_Data extract_
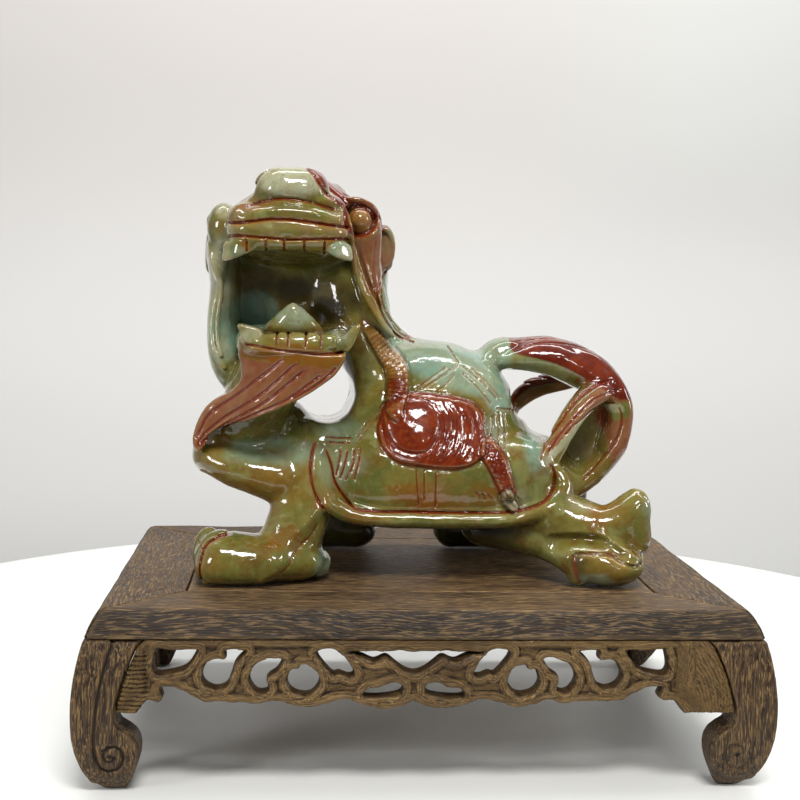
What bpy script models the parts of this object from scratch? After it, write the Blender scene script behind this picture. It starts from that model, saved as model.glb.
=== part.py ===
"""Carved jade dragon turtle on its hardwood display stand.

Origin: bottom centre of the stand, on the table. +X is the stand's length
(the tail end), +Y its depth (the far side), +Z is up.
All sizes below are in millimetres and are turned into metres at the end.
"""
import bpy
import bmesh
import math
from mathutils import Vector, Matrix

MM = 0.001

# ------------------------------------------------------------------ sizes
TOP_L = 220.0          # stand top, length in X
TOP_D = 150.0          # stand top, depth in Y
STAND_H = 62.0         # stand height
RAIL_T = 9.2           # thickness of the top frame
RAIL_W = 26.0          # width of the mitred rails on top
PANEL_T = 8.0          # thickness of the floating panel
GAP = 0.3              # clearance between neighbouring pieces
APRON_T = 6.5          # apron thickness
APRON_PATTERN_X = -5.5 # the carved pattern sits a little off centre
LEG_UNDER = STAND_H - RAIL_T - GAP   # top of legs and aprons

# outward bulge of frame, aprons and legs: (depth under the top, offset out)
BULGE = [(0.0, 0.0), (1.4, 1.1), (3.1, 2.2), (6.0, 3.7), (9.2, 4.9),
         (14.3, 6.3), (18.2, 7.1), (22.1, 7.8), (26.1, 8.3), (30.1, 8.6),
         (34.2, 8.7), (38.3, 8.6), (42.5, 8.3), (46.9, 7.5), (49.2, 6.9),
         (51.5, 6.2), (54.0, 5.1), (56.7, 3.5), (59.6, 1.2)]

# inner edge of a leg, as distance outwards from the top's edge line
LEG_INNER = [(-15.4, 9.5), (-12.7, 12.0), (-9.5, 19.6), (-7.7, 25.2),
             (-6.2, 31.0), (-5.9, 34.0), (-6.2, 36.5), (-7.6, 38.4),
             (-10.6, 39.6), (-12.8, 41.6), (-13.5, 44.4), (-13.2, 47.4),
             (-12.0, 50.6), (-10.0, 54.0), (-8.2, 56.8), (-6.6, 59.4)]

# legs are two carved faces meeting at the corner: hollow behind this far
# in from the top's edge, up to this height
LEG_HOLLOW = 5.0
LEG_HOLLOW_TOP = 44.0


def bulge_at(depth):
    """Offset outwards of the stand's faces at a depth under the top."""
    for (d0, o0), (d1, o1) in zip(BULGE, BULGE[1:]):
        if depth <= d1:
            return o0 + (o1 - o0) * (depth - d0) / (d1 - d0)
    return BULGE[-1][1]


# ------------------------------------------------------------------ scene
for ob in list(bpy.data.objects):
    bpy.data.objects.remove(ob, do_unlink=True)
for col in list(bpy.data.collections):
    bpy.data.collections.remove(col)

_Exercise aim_
Copy out the whole listing exactly as written.

_In response_
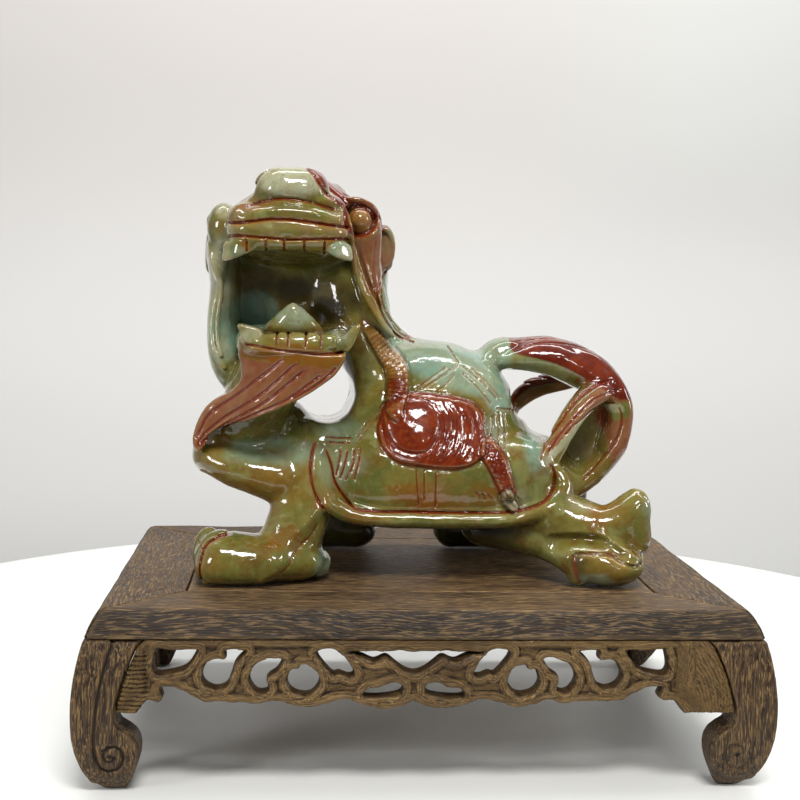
What bpy script models the parts of this object from scratch? After it, write the Blender scene script behind this picture. It starts from that model, saved as model.glb.
=== part.py ===
"""Carved jade dragon turtle on its hardwood display stand.

Origin: bottom centre of the stand, on the table. +X is the stand's length
(the tail end), +Y its depth (the far side), +Z is up.
All sizes below are in millimetres and are turned into metres at the end.
"""
import bpy
import bmesh
import math
from mathutils import Vector, Matrix

MM = 0.001

# ------------------------------------------------------------------ sizes
TOP_L = 220.0          # stand top, length in X
TOP_D = 150.0          # stand top, depth in Y
STAND_H = 62.0         # stand height
RAIL_T = 9.2           # thickness of the top frame
RAIL_W = 26.0          # width of the mitred rails on top
PANEL_T = 8.0          # thickness of the floating panel
GAP = 0.3              # clearance between neighbouring pieces
APRON_T = 6.5          # apron thickness
APRON_PATTERN_X = -5.5 # the carved pattern sits a little off centre
LEG_UNDER = STAND_H - RAIL_T - GAP   # top of legs and aprons

# outward bulge of frame, aprons and legs: (depth under the top, offset out)
BULGE = [(0.0, 0.0), (1.4, 1.1), (3.1, 2.2), (6.0, 3.7), (9.2, 4.9),
         (14.3, 6.3), (18.2, 7.1), (22.1, 7.8), (26.1, 8.3), (30.1, 8.6),
         (34.2, 8.7), (38.3, 8.6), (42.5, 8.3), (46.9, 7.5), (49.2, 6.9),
         (51.5, 6.2), (54.0, 5.1), (56.7, 3.5), (59.6, 1.2)]

# inner edge of a leg, as distance outwards from the top's edge line
LEG_INNER = [(-15.4, 9.5), (-12.7, 12.0), (-9.5, 19.6), (-7.7, 25.2),
             (-6.2, 31.0), (-5.9, 34.0), (-6.2, 36.5), (-7.6, 38.4),
             (-10.6, 39.6), (-12.8, 41.6), (-13.5, 44.4), (-13.2, 47.4),
             (-12.0, 50.6), (-10.0, 54.0), (-8.2, 56.8), (-6.6, 59.4)]

# legs are two carved faces meeting at the corner: hollow behind this far
# in from the top's edge, up to this height
LEG_HOLLOW = 5.0
LEG_HOLLOW_TOP = 44.0


def bulge_at(depth):
    """Offset outwards of the stand's faces at a depth under the top."""
    for (d0, o0), (d1, o1) in zip(BULGE, BULGE[1:]):
        if depth <= d1:
            return o0 + (o1 - o0) * (depth - d0) / (d1 - d0)
    return BULGE[-1][1]


# ------------------------------------------------------------------ scene
for ob in list(bpy.data.objects):
    bpy.data.objects.remove(ob, do_unlink=True)
for col in list(bpy.data.collections):
    bpy.data.collections.remove(col)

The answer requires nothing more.